Students and educators at Penn State Berks plan to host a pop-up cardboard playground in Reading on November 9, 2019.

(Harrisburg) — A temporary, cardboard playground in Berks County this weekend is meant to inspire children to direct their own activities.

Penn State Berks Professor Meghan Owenz said kids have lost roughly 12 hours of free play per week since the 1980s. That’s due to several factors, including increased academic pressure at a young age and families allowing more screen time.

Owens said unstructured play is an important learning tool for children.

“While it seems like play with cardboard boxes is trivial, it’s really not because it’s an opportunity for the kids to process what’s going on for them and be in charge of their lives and an opportunity for families to bond together and have fun in an uncommercialized, free, fun way,” Owenz said.
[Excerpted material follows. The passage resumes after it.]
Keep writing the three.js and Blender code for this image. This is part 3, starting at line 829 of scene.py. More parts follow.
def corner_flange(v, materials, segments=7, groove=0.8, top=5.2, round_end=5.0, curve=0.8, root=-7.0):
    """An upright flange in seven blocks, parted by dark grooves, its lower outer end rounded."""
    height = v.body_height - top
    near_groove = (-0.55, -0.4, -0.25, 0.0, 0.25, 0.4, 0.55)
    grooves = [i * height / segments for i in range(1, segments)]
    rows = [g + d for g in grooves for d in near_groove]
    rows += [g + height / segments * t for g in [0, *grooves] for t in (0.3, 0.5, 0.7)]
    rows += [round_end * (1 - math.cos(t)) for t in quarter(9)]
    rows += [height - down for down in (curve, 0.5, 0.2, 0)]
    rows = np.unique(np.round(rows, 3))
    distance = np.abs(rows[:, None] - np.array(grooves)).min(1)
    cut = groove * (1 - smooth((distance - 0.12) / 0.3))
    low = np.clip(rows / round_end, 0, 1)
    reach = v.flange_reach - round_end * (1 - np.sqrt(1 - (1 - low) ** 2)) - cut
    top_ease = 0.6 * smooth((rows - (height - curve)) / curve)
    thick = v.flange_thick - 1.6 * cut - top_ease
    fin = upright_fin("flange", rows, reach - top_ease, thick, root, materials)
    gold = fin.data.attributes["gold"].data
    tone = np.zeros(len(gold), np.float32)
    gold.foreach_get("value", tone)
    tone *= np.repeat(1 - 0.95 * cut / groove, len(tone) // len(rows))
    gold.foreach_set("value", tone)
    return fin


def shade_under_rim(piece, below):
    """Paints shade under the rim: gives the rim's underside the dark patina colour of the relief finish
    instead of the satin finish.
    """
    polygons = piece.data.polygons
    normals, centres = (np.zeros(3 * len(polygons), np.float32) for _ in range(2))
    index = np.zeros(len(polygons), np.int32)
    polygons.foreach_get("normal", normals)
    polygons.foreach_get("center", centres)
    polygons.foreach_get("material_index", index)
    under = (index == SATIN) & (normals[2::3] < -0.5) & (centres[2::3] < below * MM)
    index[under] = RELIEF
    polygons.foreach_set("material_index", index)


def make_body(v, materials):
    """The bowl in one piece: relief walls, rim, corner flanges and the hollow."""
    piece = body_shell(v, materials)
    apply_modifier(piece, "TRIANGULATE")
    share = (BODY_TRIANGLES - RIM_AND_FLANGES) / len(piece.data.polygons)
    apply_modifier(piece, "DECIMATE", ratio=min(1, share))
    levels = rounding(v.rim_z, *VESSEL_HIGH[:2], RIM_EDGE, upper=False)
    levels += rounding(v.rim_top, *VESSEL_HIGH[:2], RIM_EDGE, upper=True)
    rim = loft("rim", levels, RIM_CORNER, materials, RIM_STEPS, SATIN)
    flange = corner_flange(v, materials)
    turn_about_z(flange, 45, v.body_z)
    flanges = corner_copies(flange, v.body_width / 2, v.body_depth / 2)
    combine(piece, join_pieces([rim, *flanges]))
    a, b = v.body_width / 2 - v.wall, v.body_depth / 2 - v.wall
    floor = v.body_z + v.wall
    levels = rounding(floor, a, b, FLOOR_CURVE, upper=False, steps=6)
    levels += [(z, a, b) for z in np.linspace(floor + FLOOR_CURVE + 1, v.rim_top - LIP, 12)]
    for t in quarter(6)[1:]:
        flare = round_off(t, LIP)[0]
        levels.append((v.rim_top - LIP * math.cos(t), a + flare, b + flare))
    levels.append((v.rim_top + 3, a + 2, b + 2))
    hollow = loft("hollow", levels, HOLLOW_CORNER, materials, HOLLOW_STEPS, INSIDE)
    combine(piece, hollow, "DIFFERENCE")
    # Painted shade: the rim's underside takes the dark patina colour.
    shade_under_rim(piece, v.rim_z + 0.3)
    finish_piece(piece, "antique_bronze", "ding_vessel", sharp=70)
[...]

The pop-up playground will offer basic materials like boxes, sheets, and art supplies to let the kids put their imaginations to work.

“There’s sort of an old saying about toys,” Owenz said. “The more the toy does, the less the child does. And the less the toy does, the more the child can do.”

The event will also give Owenz’s students studying human services a chance to put classroom knowledge about children and families into practice. The students will supervise as children build and create whatever they want.

The playground at the Reading Recreation Commission is scheduled to run from 2 to 5 p.m. Saturday, November 9. Kids are welcome to take home their creations.

It is designed for children ages 5-12 in Reading, but is free and open to the public.